Fabulous defensive skills from Kasatkina aided her in claiming yet another break, this time consolidating it for a commanding 5-1 lead within a blink of an eye. Serving to stay in the match, the intensity of Muguruza’s game was gone as she eventually sent a forehand long on match point as confirmed by Hawkeye.
What they said: Kasatkina reflects on the win, Muguruza reflects on missed chances
Having been so close to the victory, Muguruza would definitely be disappointed with how she failed to close out the win. Referring to the three match points she owned, she mentioned, “I think I had to play them better. But I think, you know, she was not missing a lot. She was inspired when she was under pressure. I had to all of a sudden hit an incredible shot or a winner or something like that to kind of break a little bit the rally.”
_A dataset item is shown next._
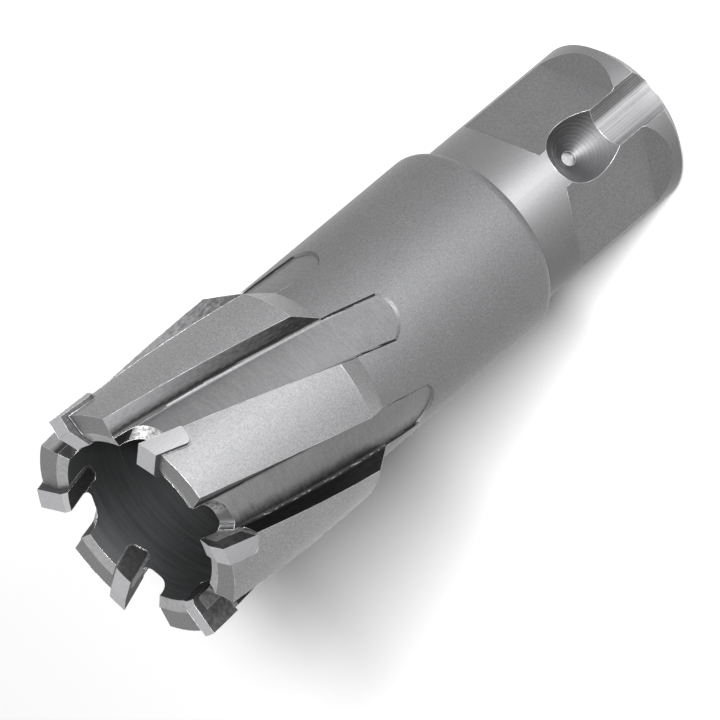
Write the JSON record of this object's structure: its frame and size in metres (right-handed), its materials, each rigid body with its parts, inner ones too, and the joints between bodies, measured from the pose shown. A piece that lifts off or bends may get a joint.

The Spaniard was also full of praise for her younger opponent, “I think she likes to play when she's under pressure. Her best tennis comes when she's about to lose, I feel. With the matches she normally plays, she's always in danger, and all of a sudden she kind of comes back.”
Kasatkina herself was also amazed at how she managed to turn the tides and prevail in this thrilling encounter, “When you're winning from match points, you don't know why. I was just trying to fight for every ball because Garbine, she's playing unbelievable. She's very tough opponent. She's hitting so hard, playing so fast. I was just trying to do whatever I could.”
Having fought to save two match points and defeat Johanna Konta in the second round, Kasatkina had nothing to fear in her path to success. “After winning two matches from match points, I don't scared of anything already. Playing tiebreak every match, no, I don't scared.” Although she went on to lose in the final, Dubai was the breeding spot for her success as it began a terrific season for the Russian.
Ultimately, Kasatkina made the final of Indian Wells before claiming her second WTA title in Moscow, ending the year inside the top-10 while Muguruza experienced a poor season, finishing the year outside the top-15.